What is the interest rate lock period in construction financing?

  • Erstellt am 2021-03-03 15:27:05

Hausbautraum20

2021-03-03 20:16:19
  • #1
I would go with the 10 years. With Sondertilgung you increase the break-even interest rate again and personally I don’t believe in such an interest rate increase. But of course nobody knows that.

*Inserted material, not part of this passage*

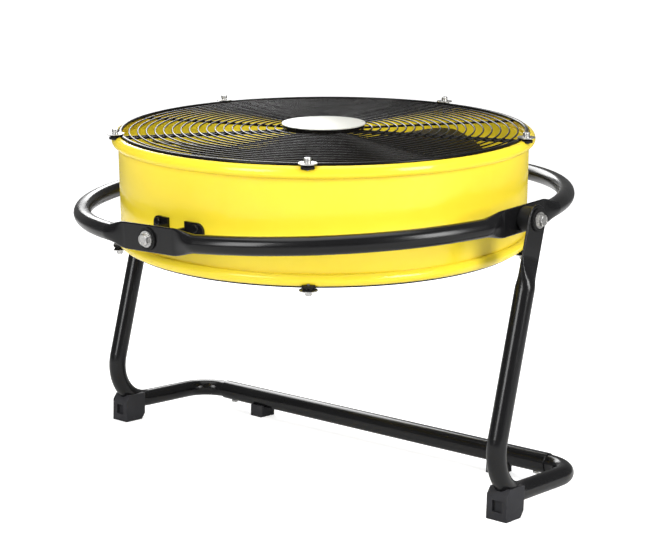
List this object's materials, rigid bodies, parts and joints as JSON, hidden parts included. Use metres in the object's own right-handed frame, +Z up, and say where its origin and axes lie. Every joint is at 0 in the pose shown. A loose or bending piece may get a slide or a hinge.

However, it won’t kill you if the interest rate rises to 5%, so from that perspective you can bear this risk.
 

thewoodmaker

2021-03-03 20:23:56
  • #2
The 0.6 is too expensive. 0.5 or lower is possible with your equity ratio.
 

nordanney

2021-03-03 20:40:54
  • #3
In the long-term area, interest rates have increased quite significantly (which the average consumer perceives as strong).
 

Pwnage619

2021-03-03 20:49:39
  • #4
I don't have to liquidate the stock ETF exactly when they have just fallen; I can do a full refinancing and delay the liquidation.
 

ullw889

2021-03-03 21:06:27
  • #5
Point 1 of your ETF/stock explanation is nonsense. If you think like that, you would never get started because in 9 out of 10 years you think stocks are overvalued. That reminds me of a chart with the "DAX unlucky bird" who invested 1,000 euros every year at the peak for 34 years and, because of this bad luck, turned 34,000 into only 111,000 euros. With monthly savings and taking average prices, there is hardly any risk even over a horizon of 10-15 years, let alone alternatives.

 

WilderSueden

2021-03-03 21:21:33
  • #6
You are misunderstanding something. I never said that you shouldn't get in, and the dumbest thing you can do is wait for the entry. The second dumbest thing is usually to invest all the money at once (exactly what you do with real estate ;)). Savings plans are ideal for the stock market. Set them up once and let them run, regardless of whether the market is doing well or poorly. What I said is that they are overvalued, which is different from being too high. Although some sectors are definitely overvalued (*cough* hydrogen *cough*). This can normalize in two ways: stagnation in the medium future until valuations fit, or a strong correction followed by everything continuing normally. In both cases, the return over a few years is below average (whatever that specifically means and is worth). The best example of this is the 70s: hardly any return from stocks and high inflation. Anyone who needed money in 1980 fared quite badly. However, the 80s were great and the 90s up to the dotcom bubble as well. But this is not the forum to discuss that ;) If the OP is OK with simply refinancing then that’s all good. However, I wouldn’t recommend anyone to build a follow-up financing fixed on the idea that they will liquidate stocks at a certain point.